The book is hopelessly dated. To read America: What Went Wrong? today is to travel back to a time when Democrats seriously argued that the United States faced long-term decline unless it reined in Wall Street, got tough with Japan, and adopted an industrial policy. Not even Dick Gephardt believes that anymore. But Barlett and Steele still do. To judge by their recent work, they are determined to be spokesmen for what remains of the labor Left-even if they have to do sloppy reporting to retain the role.

Nobody has ever accused Barlett and Steele of a strong grasp of economics. They have always preferred to tell economic history as a morality play, with venal politicians and greedy, short-sighted CEOs ganging up on working stiffs. The 1991 series recycled every Democratic cliche about Reaganomics. According to Barlett and Steele-let's call them B&S for short-the country was de-industrializing. The only new jobs were in hamburger-flipping. Corporate debt was rising, thanks to junk bonds. So was the trade deficit. Companies were dismantling their pension guarantees. Deregulation had been a disaster for everyone but the rich. The middle class was vanishing. The solution was for the government to raise taxes on business and the rich, prohibit "corporate raids," cap executive salaries, and direct investment toward strategic industries.

If all this was untenable then, it seems downright quaint today. Almost everybody now sees that the debt-financed restructuring of corporate America in the '80s left it much more able to succeed in the '90s. "Junk bonds," no longer demonized, are simply called "high-yield bonds." Deregulation clearly cut the cost of transportation; only by ignoring inflation were B&S able to obscure this fact. The rise of services created not only dislocations, but opportunities. People prefer their 401(k)s to yesterday's pensions for the simple reason that the newer accounts have higher yields. And by participating in capital markets, these accounts direct resources to promising industries far more efficiently than government could.

None of this experience registered with B&S. In 1996, they wrote another bloated series for the Inquirer, "America: Who Stole the Dream?" The message was substantially the same as before, although with more time spent bashing trade and immigration for lowering wages. Service industries still didn't produce "good jobs." As in the previous series, an endless stream of hard-luck cases was made to represent the overall trend of the economy.

But by 1996, there was neither a recession nor a Republican White House, and journalists were treating left- populist economics more skeptically than in 1991. Newsweek columnist Robert Samuelson called the B&S series "junk journalism" that "fails the basic test of journalistic integrity and competence." The Seattle Times, which had planned to reprint the series, pulled the plug after the first installment because its assertions were "unsubstantiated."

Leftists who believe that the middle class is being immiserated need to explain why that class has not revolted against its oppression.

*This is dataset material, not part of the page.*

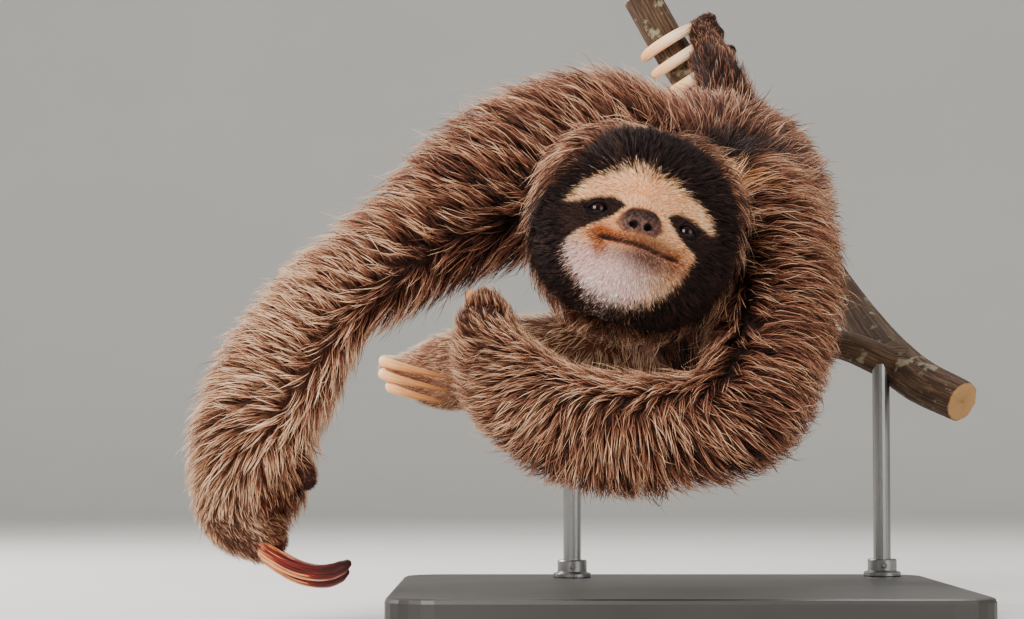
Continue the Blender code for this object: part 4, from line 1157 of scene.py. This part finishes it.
# ---- Branch --------------------------------------------------------------------------------------
# A forked limb of a tree, cut square at its ends. Smooth brown bark with fine ridges along it, knots, and
# patches of grey lichen. Its two limbs are fused, so the fork has a natural collar.

# The side branch: x, y, z (mm) and its girth against SIDE_RADIUS.
SIDE_LINE = [(167.3, 141.8, 160.0, 1.35), (107.3, 145.0, 179.0, 1.12), (23.2, 143.0, 151.0, 1.0),
             (-45.8, 126.0, 136.0, 1.0), (-99.7, 98.0, 131.0, 0.97), (-130.0, 88.0, 126.0, 0.95)]
SIDE_RADIUS = 9.0
side_rows = fill_in(SIDE_LINE)
branch = new_piece("bark_branch", *joined([
    tube(stem_rows[:, :3] * MM, stem_rows[:, 3] * STEM_RADIUS * MM, 40, caps=()),
    tube(side_rows[:, :3] * MM, side_rows[:, 3] * SIDE_RADIUS * MM, 36, caps=())]))
fuse(branch, 0.0016, 3)
points = np.array([v.co for v in branch.data.vertices])
normals = np.array([v.normal for v in branch.data.vertices])
rows = np.vstack([stem_rows, side_rows]) * MM
axes = np.vstack([unit(np.gradient(stem_rows[:, :3], axis=0)), unit(np.gradient(side_rows[:, :3], axis=0))])
near = np.linalg.norm(points[:, None] - rows[None, :, :3], axis=2).argmin(1)
offset = points - rows[near, :3]
along = (offset * axes[near]).sum(1) + near * 0.009
offset = offset - axes[near] * (offset * axes[near]).sum(1)[:, None]
aside = unit(np.cross(axes[near], (0.1, 1.0, 0.2)))
around = np.arctan2((offset * np.cross(axes[near], aside)).sum(1), (offset * aside).sum(1))
grain = np.stack([along * 12.0, 3.2 * np.cos(around), 3.2 * np.sin(around)], 1)
ridge = np.array([turbulence(Vector(g), 3, False) for g in grain])
knot = np.zeros(len(points))
# Each knot's place, its width and how proud it stands (mm).
KNOTS = (((70, 250, 300), 11, 2.2), ((128, 208, 226), 9, 1.6),
         ((-30, 122, 146), 7, 1.4), ((40, 136, 158), 6, 1.2))
for place, size, tall in KNOTS:
    far = np.linalg.norm(points * TO_MM - np.array(place), axis=1)
    knot += tall * np.exp(-(far / size) ** 2)
points = points + normals * ((0.55 * (ridge - 0.45) + knot - 0.35) * MM)[:, None]
branch.data.vertices.foreach_set("co", points.ravel())
write(branch.data, "bark_way", "FLOAT_VECTOR", grain)
# The saw's cuts at the three ends show pale wood, with rings round the pith.
cut = np.zeros((len(points), 3))
for tip, inner in (stem_rows[:2], stem_rows[:-3:-1], side_rows[:-3:-1]):
    outward = unit(tip[:3] - inner[:3])
    beyond = (points * TO_MM - tip[:3]) @ outward
    facing = normals @ outward
    here = ease(beyond, -2.5, -1.2) * ease(facing, 0.55, 0.8)
    spread = np.linalg.norm(points * TO_MM - tip[:3], axis=1)
    cut[:, 0] = np.maximum(cut[:, 0], here)
    cut[:, 1] = np.where(here > 0, spread, cut[:, 1])
write(branch.data, "sawn", "FLOAT_VECTOR", cut)
branch.data.update()
bark, tree = new_material("tree_bark")
way = node(tree, "Attribute", attribute_name="bark_way").outputs["Vector"]
where = place_on(tree)
# Bark ridges run along the limb. Lichen lies in spots 4 to 9 mm across.
ridges = noise(tree, way, 2.6, 6.0, 0.65)
grains = noise(tree, where, 420.0, 3.0)
spots = noise(tree, where, 75.0, 4.0, 0.6)
base = ramp(tree, ridges, (0.30, "#1f130b"), (0.45, "#3c2617"), (0.58, "#57402a"), (0.72, "#7a6146"))
lichen = ramp(tree, spots, (0.58, "#000000"), (0.66, "#ffffff"))
mixed = blend(tree, lichen, base, colour("#857b62"))
# Growth rings in the sawn ends, 1.3 mm apart.
sawn = node(tree, "Attribute", attribute_name="sawn").outputs["Vector"]
at_cut, from_pith, _ = node(tree, "SeparateXYZ", {0: sawn}).outputs
ring = maths(tree, "MULTIPLY", maths(tree, "MULTIPLY_ADD", grains, 2.0, from_pith), 4.8)
ring = node(tree, "MapRange", {0: maths(tree, "SINE", ring), 1: -1.0, 2: 1.0}).outputs[0]
mixed = blend(tree, at_cut, mixed, ramp(tree, ring, (0.0, "#8a6238"), (1.0, "#b98f5e")))
relief = bump(tree, maths(tree, "MULTIPLY_ADD", grains, 0.4, ridges), 0.8, 0.0015)
finish_material(tree, mixed, 0.78, Normal=relief, Specular_IOR_Level=0.3)
branch.data.materials.append(bark)
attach(branch, "root")
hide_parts("perch_branch")

# ---- Stand ---------------------------------------------------------------------------------------
# A painted slab with eased edges and two steel rods that carry the branch. The rods stand in turned steel
# collars, each held by a small screw. The solids' own shapes are right, so they keep them and get finishes.

paint, tree = new_material("satin_paint_on_board")
# Rolled satin paint: an even stipple of 1.2 mm, with faint rubbed patches.
stipple = noise(tree, place_on(tree), 850.0)
rubbed = noise(tree, place_on(tree), 9.0, 5.0)
gloss = node(tree, "MapRange", {0: rubbed, 3: 0.36, 4: 0.52}).outputs[0]
tint = ramp(tree, rubbed, (0.3, "#25221f"), (0.7, "#302c28"))
finish_material(tree, tint, gloss, Normal=bump(tree, stipple, 0.12, 0.0004), IOR=1.5)
steel, tree = new_material("brushed_steel")
# Brushed steel: fine lines round the rod, 0.4 mm apart, coarser than life so that they show.
drawn = node(tree, "Mapping", {"Vector": place_on(tree), "Scale": (30.0, 30.0, 2400.0)}).outputs[0]
lines = noise(tree, drawn, 1.0, 3.0)
gloss = node(tree, "MapRange", {0: lines, 3: 0.22, 4: 0.42}).outputs[0]
finish_material(tree, colour("#8d8c8a"), gloss, Metallic=1.0, Normal=bump(tree, lines, 0.15, 0.0002))
for name, finish in (("stand_base", paint), ("stand_rod_left", steel), ("stand_rod_right", steel)):
    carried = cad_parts[name].data
    carried.materials.clear()
    carried.materials.append(finish)

# Each collar is turned, with a foot, eased edges and a small screw in its side.
# The profile is out from the rod's surface and up from the slab, in millimetres.
COLLAR = [(-0.4, 0.0), (6.2, 0.0), (6.8, 0.6), (6.8, 2.6), (6.0, 3.4), (4.6, 3.6), (4.0, 4.2), (4.0, 11.2),
          (3.4, 12.0), (-0.4, 12.0)]
COLLAR_SIDES = 48
slab_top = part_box("stand_base")[1][2]
turns = np.linspace(0, 2 * math.pi, COLLAR_SIDES, endpoint=False)
for name in ("stand_rod_left", "stand_rod_right"):
    low, high = (np.array(corner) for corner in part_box(name))
    middle, rod = 0.5 * (low + high), 0.5 * (high[0] - low[0])
    profile = [(rod + out * MM, slab_top + tall * MM) for out, tall in COLLAR]
    verts = [(middle[0] + r * math.cos(t), middle[1] + r * math.sin(t), z) for r, z in profile for t in turns]
    turning = (np.array(verts), quads(len(COLLAR), COLLAR_SIDES, closed=True))
    start = np.array([middle[0], middle[1] - rod - 0.0030, slab_top + 0.0078])
    shank = [start, start + (0, -0.0022, 0), start + (0, -0.0026, 0)]
    screw = tube(shank, (0.0019, 0.0019, 0.0014), 20, caps=())
    collar = new_piece("collar_" + name, *joined([turning, screw]), smooth=False)
    collar.data.materials.append(steel)
    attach(collar, "root")

# ---- Floor, light and camera ---------------------------------------------------------------------
# A wide pale paper floor that rises far behind the model, two large soft lamps in front and two behind, which
# catch the tips of the coat.

rise = [(3.0 + 1.6 * math.sin(t), 1.6 - 1.6 * math.cos(t)) for t in np.linspace(0, math.pi / 2, 24)]
profile = np.array([(-16.0, 0.0)] + rise + [(4.6, 9.0)])
left = np.stack([np.full(len(profile), -9.0), profile[:, 0], profile[:, 1] - 0.0004], 1)
right = left * (-1, 1, 1)
k = len(profile)
strips = [[i, k + i, k + i + 1, i + 1] for i in range(k - 1)]
floor = new_piece("paper_floor", np.concatenate([left, right]), strips)
paper, tree = new_material("matt_paper")
tint = ramp(tree, noise(tree, place_on(tree), 3.0), (0.3, "#dcdad6"), (0.7, "#e0deda"))
finish_material(tree, tint, 1.0, Specular_IOR_Level=0.1)
floor.data.materials.append(paper)

# Each lamp's place (m), its size (m) and its power (W).
LAMPS = {"key": ((-0.9, -1.8, 1.2), 1.0, 72.0), "fill": ((1.5, -1.6, 0.8), 1.2, 22.0),
         "back_left": ((-1.3, 0.7, 1.0), 0.7, 30.0), "back_top": ((0.3, 1.0, 1.6), 0.8, 14.0)}
AIM = Vector((-0.05, -0.05, 0.22))
for name, (place, size, power) in LAMPS.items():
    data = bpy.data.lights.new(name, "AREA")
    data.size = size
    data.energy = power
    lamp = placed_in_scene(name, data)
    lamp.location = place
    lamp.rotation_euler = (AIM - Vector(place)).to_track_quat("-Z", "Y").to_euler()
    lamp.visible_camera = False
world = bpy.data.worlds.new("studio")
world.use_nodes = True
world.node_tree.nodes["Background"].inputs[0].default_value = colour("#f4f2ee")
world.node_tree.nodes["Background"].inputs[1].default_value = 0.55
bpy.context.scene.world = world

data = bpy.data.cameras.new("camera")
data.lens = 98.4375
data.sensor_width = 36.0
camera = placed_in_scene("camera", data)
camera.location = (-0.105, -1.7975, 0.1005)
camera.rotation_euler = (math.radians(93.0), 0.0, 0.0)
bpy.context.scene.camera = camera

Now that "false consciousness" has been discredited, a corrupt campaign- finance system has become the favored explanation-one that B&S have adopted at Time, with a vengeance. "In essence," they wrote in February, "campaign spending in America has divided all of us into two groups: first- and second-class citizens. . . . Call it government for the few at the expense of the many." They thus inaugurated a new series explaining, as Time's headline writer put it, "How the Little Guy Gets Crunched" by campaign contributions.

The very latest big B&S article was a mid-May expose-or rather, attempted expose-of the bankruptcy bill before Congress. The bill is a response to the explosion of bankruptcy filings over the last 15 years: There were 300,000 in 1984, 1.4 million in 1998. But to hear B&S tell it, Congress is simply "punishing the downtrodden" at the behest of credit-card companies.